Why Does Secondary Succession Occur Faster Than Primary Succession

Why Secondary Succession Occurs Faster Than Primary Succession: A Deep Dive into Ecological Recovery

Secondary succession, the ecological process of community recovery following a disturbance that leaves soil intact, consistently outpaces primary succession, which begins on bare rock or substrates devoid of soil. This difference in speed boils down to a fundamental disparity in starting conditions and the availability of resources. Understanding this distinction provides crucial insights into ecosystem resilience and the dynamics of ecological restoration.

The Foundation of the Difference: Soil's Crucial Role

The most significant factor driving the faster pace of secondary succession is the presence of pre-existing soil. Primary succession begins on essentially barren land – think newly exposed rock after a volcanic eruption or glacial retreat. In this scenario, the very first colonizers, the pioneer species (often lichens and mosses), must painstakingly begin the process of soil formation. This is a slow and arduous process involving weathering of rock, decomposition of organic matter (albeit initially minimal), and the gradual accumulation of nutrients.

Conversely, secondary succession starts with soil already in place. While the disturbance – a forest fire, a flood, or even abandoned agriculture – may have removed the existing vegetation, the soil remains, retaining essential nutrients, organic matter, and even dormant seeds and soil organisms. This pre-existing foundation drastically shortens the time required for the ecosystem to recover.

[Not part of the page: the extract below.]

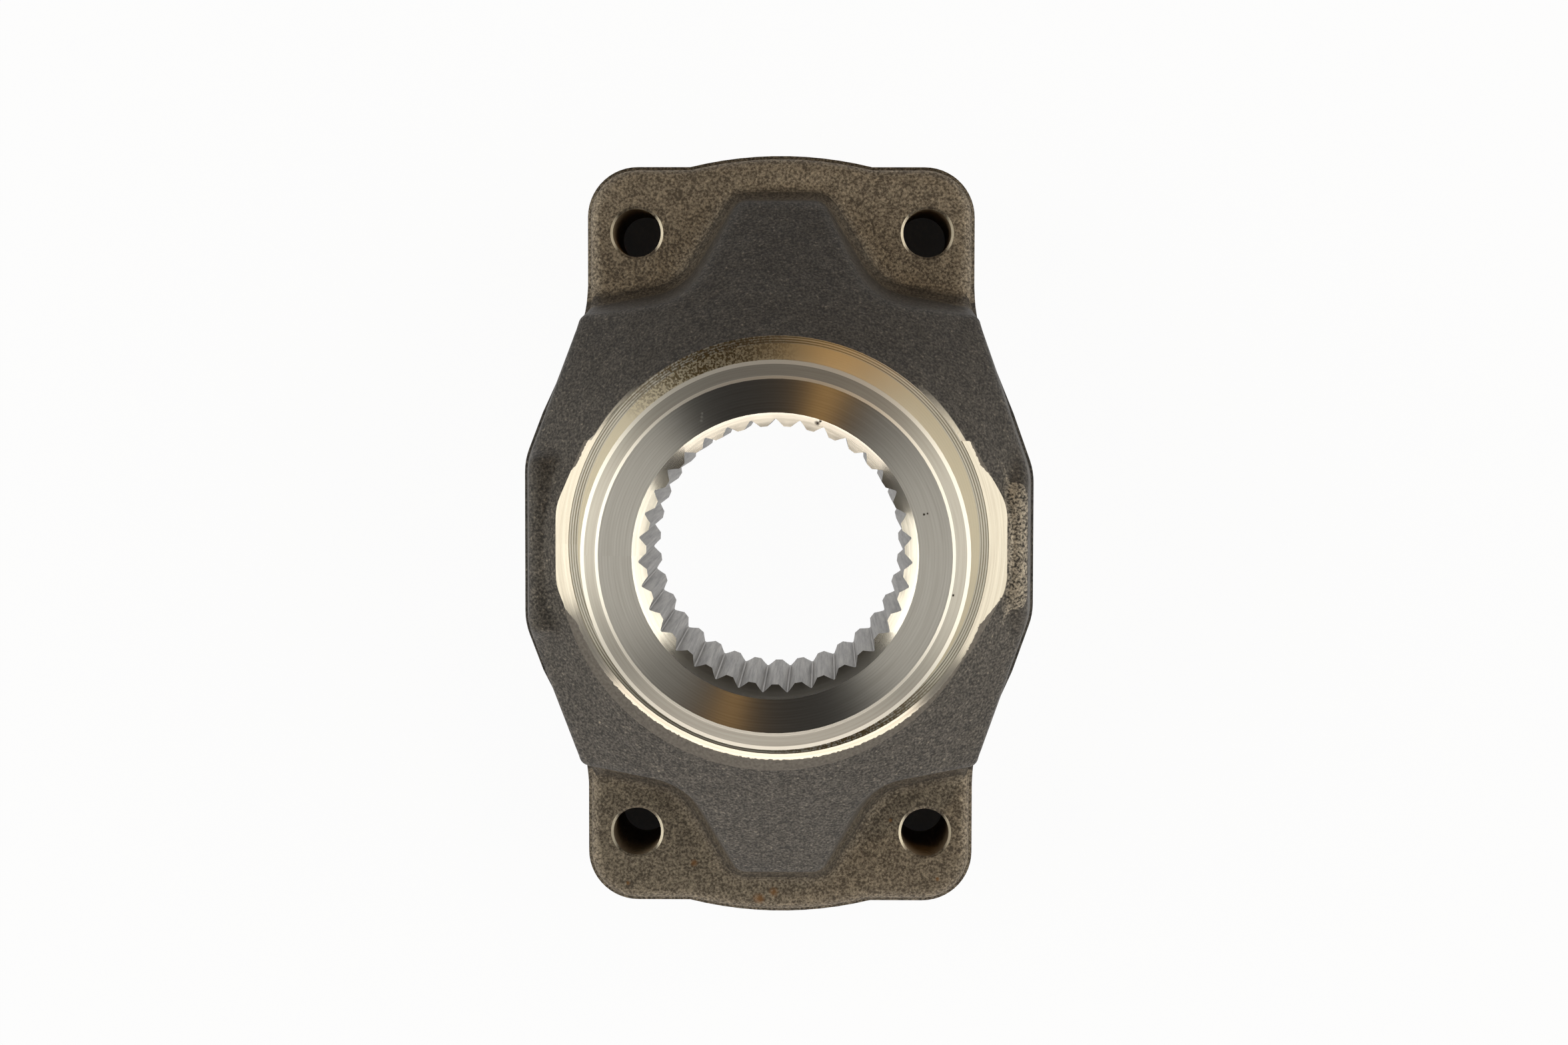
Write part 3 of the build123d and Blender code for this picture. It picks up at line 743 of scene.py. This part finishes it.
def layTable(t, sizes):
    mesh = bpy.data.meshes.new("table")
    half = t["half"]
    corners = [(-half, -half, 0), (half, -half, 0), (half, half, 0), (-half, half, 0)]
    mesh.from_pydata(corners, [], [(0, 1, 2, 3)])
    floor = bpy.data.objects.new("table", mesh)
    bpy.context.scene.collection.objects.link(floor)
    material, tree = newMaterial("white paper, matt")
    quarter = addNode(tree, "ShaderNodeVectorMath", {"operation": "ABSOLUTE"}, {0: placeInMillimetres(tree)})
    fromHole = addNode(tree, "ShaderNodeVectorMath",
                       {"operation": "DISTANCE", 1: (sizes["holeX"], sizes["holeY"], 0)},
                       {0: quarter}).outputs["Value"]
    outside = addNode(tree, "ShaderNodeMath",
                      {"operation": "GREATER_THAN", 1: sizes["holeRadius"] + t["holeRim"]}, {0: fromHole})
    ray = addNode(tree, "ShaderNodeLightPath")
    seen = addNode(tree, "ShaderNodeMath", {"operation": "MAXIMUM"},
                   {0: ray.outputs["Is Camera Ray"], 1: ray.outputs["Is Glossy Ray"]})
    share = addNode(tree, "ShaderNodeMath", {"operation": "MULTIPLY", 1: t["glow"]}, {0: seen})
    faint = addNode(tree, "ShaderNodeMath", {"operation": "MAXIMUM", 1: t["inHoles"]}, {0: outside})
    mix = addNode(tree, "ShaderNodeMath", {"operation": "MULTIPLY"}, {0: share, 1: faint})
    paper = addNode(tree, "ShaderNodeBsdfDiffuse", {"Color": fromHex(t["paper"])})
    white = addNode(tree, "ShaderNodeEmission", {"Color": (1, 1, 1, 1), "Strength": 1.0})
    both = addNode(tree, "ShaderNodeMixShader", links={0: mix, 1: paper, 2: white})
    addNode(tree, "ShaderNodeOutputMaterial", links={"Surface": both})
    mesh.materials.append(material)


layTable(table, yokeSizes)
print("table laid")

# Two tall soft boxes at the sides, a low one in front and nothing behind or above, so that
# the machined rings go from white at the sides to black at the back, and a warm room lamp.
lights = dict(
    right=dict(azimuth=0, elevation=29, distance=1.1, size=(1.6, 1.1), power=12.0, colour="#fffcf2"),
    left=dict(azimuth=175, elevation=29, distance=1.1, size=(1.1, 1.1), power=10.0, colour="#fffcf2"),
    front=dict(azimuth=265, elevation=8, distance=1.2, size=(2.2, 0.3), power=7.5, colour="#fff8ee"),
    lamp=dict(azimuth=64, elevation=55, distance=1.5, size=(0.14, 0.14), power=1.6, colour="#ffc46a"),
)
aimAt = Vector((0, 0, 0.06))


def placeLights(choices):
    for name, choice in choices.items():
        data = bpy.data.lights.new(name, "AREA")
        data.shape = "RECTANGLE"
        data.size, data.size_y = choice["size"]
        data.energy = choice["power"]
        data.color = fromHex(choice["colour"])[:3]
        light = bpy.data.objects.new(name, data)
        bpy.context.scene.collection.objects.link(light)
        turn = math.radians(choice["azimuth"])
        rise = math.radians(choice["elevation"])
        away = Vector((math.cos(turn) * math.cos(rise), math.sin(turn) * math.cos(rise), math.sin(rise)))
        light.location = away * choice["distance"] + aimAt
        light.rotation_euler = away.to_track_quat("Z", "Y").to_euler()


placeLights(lights)

# Dim room, white where the camera looks past the table and low down in the metal
room = dict(dim=0.02, horizon=0.06)


def lightRoom(r):
    world = bpy.data.worlds.new("studio")
    bpy.context.scene.world = world
    world.use_nodes = True
    tree = world.node_tree
    tree.nodes.clear()
    direction = addNode(tree, "ShaderNodeTexCoord")
    height = addNode(tree, "ShaderNodeSeparateXYZ", links={0: direction.outputs["Generated"]})
    low = addNode(tree, "ShaderNodeMapRange",
                  {"From Min": 0.0, "From Max": r["horizon"], "To Min": 1.0, "To Max": 0.0},
                  {0: height.outputs["Z"]})
    ray = addNode(tree, "ShaderNodeLightPath")
    mirrored = addNode(tree, "ShaderNodeMath", {"operation": "MULTIPLY"},
                       {0: low, 1: ray.outputs["Is Glossy Ray"]})
    seen = addNode(tree, "ShaderNodeMath", {"operation": "MAXIMUM"},
                   {0: mirrored, 1: ray.outputs["Is Camera Ray"]})
    dim = addNode(tree, "ShaderNodeBackground", {"Color": (1, 1, 1, 1), "Strength": r["dim"]})
    white = addNode(tree, "ShaderNodeBackground", {"Color": (1, 1, 1, 1), "Strength": 1.0})
    both = addNode(tree, "ShaderNodeMixShader", links={0: seen, 1: dim, 2: white})
    addNode(tree, "ShaderNodeOutputWorld", links={"Surface": both})


lightRoom(room)
bpy.context.scene.view_settings.view_transform = "Standard"
print("lights placed")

Soil's Impact on Each Stage of Succession

Let's break down how the presence of soil affects each stage:

Pioneer Species Establishment: In primary succession, pioneer species face the challenge of colonizing a hostile environment with limited nutrients and water retention. Their establishment is slow and gradual. In secondary succession, the soil provides a suitable substrate for a wider array of pioneer species, many of which are already present in the soil seed bank or as dormant propagules (like spores or rhizomes). This allows for faster colonization and a quicker build-up of biomass.
Nutrient Cycling: Primary succession requires the slow and gradual development of nutrient cycles. Pioneer species must slowly break down rock and release nutrients into the environment. In secondary succession, the existing soil already contains a reservoir of nutrients that are quickly made available to new colonizers as the organic matter of the destroyed community decomposes. This accelerated nutrient cycling significantly speeds up plant growth and community development.
Soil Structure and Water Retention: Soil structure plays a vital role in water retention and overall soil health. Primary succession starts with poor soil structure, leading to poor water retention and limited habitat for soil organisms. Secondary succession, benefiting from the pre-existing soil structure, experiences improved water retention, facilitating faster growth and supporting a more diverse array of organisms.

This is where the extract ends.